Assets that can generate income streams that outperform inflation are becoming the primary driver of investment strategy.”

A market in transition

Across Australia, the office market is digesting the final phase of a supply cycle launched under very different financial conditions.

Some cities, notably Brisbane and Perth, are heading into periods of constrained supply. Others, like Melbourne, face a more policy-driven challenge. Everywhere, the divide between prime and non-prime assets is widening.

As Mr Zorbas observed, “the medium-term outlook is more balanced than the headline vacancy rate alone would suggest.”

The correction appears to have passed. The recovery, however, will be measured and led by quality.

Article Q&A

Why has Australia’s office vacancy rate risen?

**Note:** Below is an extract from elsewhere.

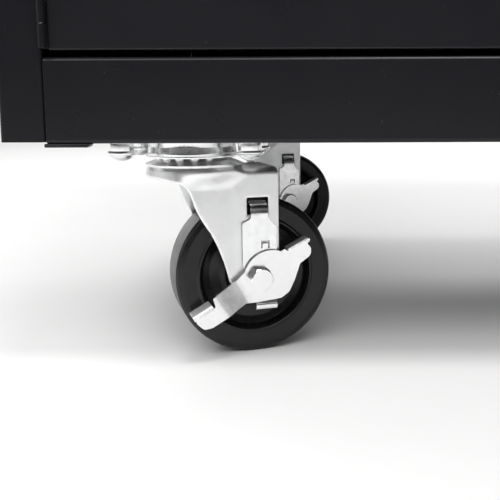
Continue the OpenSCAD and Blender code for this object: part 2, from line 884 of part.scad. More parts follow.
side_panel_left();
side_panel_right();
back_panel();
top_cap();
base_pan();
divider_panel();
caster_channels();
corner_gussets();
top_mat();
slide_channels();
drawer(0);  // drawer_1
drawer(1);  // drawer_2
drawer(2);  // drawer_3
drawer_pull(0);  // drawer_pull_1
drawer_pull(1);  // drawer_pull_2
drawer_pull(2);  // drawer_pull_3
drawer_runners(0);  // drawer_runners_1
drawer_runners(1);  // drawer_runners_2
drawer_runners(2);  // drawer_runners_3
door_left();
door_right();
door_pull_left();
door_pull_right();
hinge_frame_leaves();
hinge_leaf_left();
hinge_leaf_right();
hinge_pins();
door_catches();
door_lock_plug();
drawer_lock_barrel();
drawer_lock_plug();
shelf();
shelf_clips();
push_handle();
handle_brackets();
handle_screws();
caster_plates();
plate_bolts();
swivel_pins();
swivel_balls();
caster_fork(0);  // caster_fork_fl
caster_fork(1);  // caster_fork_fr
caster_fork(2);  // caster_fork_rl
caster_fork(3);  // caster_fork_rr
brake_spring(0);  // brake_spring_fl
brake_spring(1);  // brake_spring_fr
brake_spring(2);  // brake_spring_rl
brake_spring(3);  // brake_spring_rr
wheel_axle(0);  // wheel_axle_fl
wheel_axle(1);  // wheel_axle_fr
wheel_axle(2);  // wheel_axle_rl
wheel_axle(3);  // wheel_axle_rr
brake_lever(0);  // brake_lever_fl
brake_lever(1);  // brake_lever_fr
brake_lever(2);  // brake_lever_rl
brake_lever(3);  // brake_lever_rr
wheel(0);  // wheel_fl
wheel(1);  // wheel_fr
wheel(2);  // wheel_rl
wheel(3);  // wheel_rr
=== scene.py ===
"""Looks of the rolling tool chest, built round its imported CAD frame. Metres, +Z up."""
import json
import math

import bmesh
import bpy
import numpy as np
from mathutils import Matrix, Vector
from mathutils.geometry import tessellate_polygon


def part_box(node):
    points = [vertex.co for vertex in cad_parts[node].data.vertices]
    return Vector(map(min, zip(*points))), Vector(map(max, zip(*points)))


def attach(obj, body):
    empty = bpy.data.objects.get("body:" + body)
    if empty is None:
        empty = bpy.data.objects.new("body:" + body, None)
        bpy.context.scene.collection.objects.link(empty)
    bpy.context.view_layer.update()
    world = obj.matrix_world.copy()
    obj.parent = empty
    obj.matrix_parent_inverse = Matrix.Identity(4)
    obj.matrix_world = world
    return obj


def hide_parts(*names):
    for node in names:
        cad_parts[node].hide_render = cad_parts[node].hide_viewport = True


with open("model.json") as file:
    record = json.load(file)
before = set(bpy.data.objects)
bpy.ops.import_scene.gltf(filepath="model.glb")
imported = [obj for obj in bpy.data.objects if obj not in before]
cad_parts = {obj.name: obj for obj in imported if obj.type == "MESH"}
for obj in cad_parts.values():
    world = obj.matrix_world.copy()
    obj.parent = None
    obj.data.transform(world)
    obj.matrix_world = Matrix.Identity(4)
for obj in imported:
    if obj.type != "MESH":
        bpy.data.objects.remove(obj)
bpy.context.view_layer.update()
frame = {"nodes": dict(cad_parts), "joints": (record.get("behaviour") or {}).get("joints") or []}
MM = 0.001

# ---------------------------------------------------------------- casters' places
CORNERS = ("fl", "fr", "rl", "rr")
joints = {j["name"]: j for j in frame["joints"]}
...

The increase in office vacancy rate to 15.9 per cent is largely supply-driven. Nearly 390,000 square metres of new CBD office space was delivered nationally over the past year — more than double the space absorbed. These projects were initiated several years ago when interest rates were lower. Demand has improved, but not enough yet to offset the recent surge in completions.

Is office tenant demand improving?

Yes. National net absorption reached 135,279 square metres over the 12 months to January 2026, the strongest occupier demand since 2022. This marks the fourth consecutive six-month period of positive demand, indicating businesses are expanding again rather than simply downsizing.

Which cities' office markets are best positioned for recovery?

Brisbane and Perth may tighten fastest due to sharply slowing future supply. Sydney remains stable but highly segmented, with premium assets outperforming. Melbourne faces a longer recovery due to elevated vacancy and policy headwinds, although demand has returned to positive territory.

What does the “flight to quality” mean for the office market?

Tenants are increasingly consolidating into premium-grade buildings with strong ESG credentials, transport connectivity and modern amenities. This is widening the divide between prime and secondary assets, with high-quality space leasing faster while older buildings face longer vacancy periods and potential repositioning.